The other joke is that I only go to wakes of people who are either really close to me or people I want to be sure myself are really dead.

On the drive to our customary “pagpag” after the wake, someone in our party mentioned that there seem to be more people getting sick and passing away these days, and somehow it seems true. But is that just a function of social media, which helps broadcast to the world what used to be known only if one were to open a newspaper to check the obituaries? Or is it a function of age – as we age, more of the people we know go on that long vacation, leaving that impression that it is becoming a more frequent type of “flash report” we get via direct message on our phones or tablets.

I’ve always said that when my father passed away in September 2016, I felt some form of release, a sense of freedom. Because I had no one else to worry about if I wanted to go wherever I wanted to go or do whatever I wanted to do. At the same time, it also dawned upon me that my dad’s passing was the end of his generation, and mine was next. And it also dawned upon me that where his specific line of the family was concerned, I was the last remaining one in the Philippines and that line was going to end with me.

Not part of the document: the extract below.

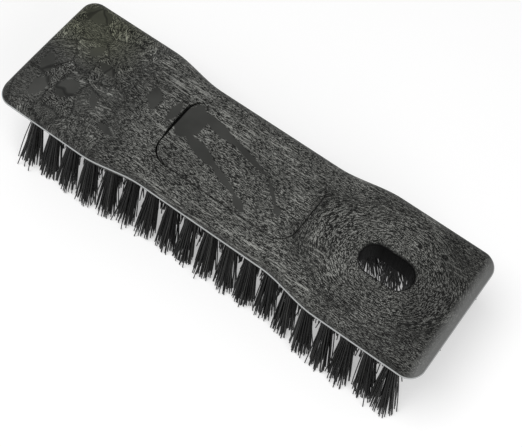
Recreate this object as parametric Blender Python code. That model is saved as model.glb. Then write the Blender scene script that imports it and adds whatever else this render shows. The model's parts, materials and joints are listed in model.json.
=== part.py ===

My mother’s death in 1993 left me face to face with the reality that one day I too would have to go; my father’s passing in 2016 left me with the feeling that I was up next. But both events also left me with that sense of freedom and also with an appreciation that every single day that I wake up is a bonus intended to be celebrated and maximized. Rather than paralyzing me with fear or depression, the knowledge that my time may be up at any moment leaves me all the more intent on making every second count for myself and for others as much as I can.

Because I’d rather do that than fret or nope or tremble in fear of the inevitable. Instead, I’d like to see the inevitability of it all as liberating.

Sometimes, it’s when you don’t have a choice that you are freest.

(RIP sir Ador Cabauatan. Also to UP law contemporary and UP-APSMer Mar Tolentino.)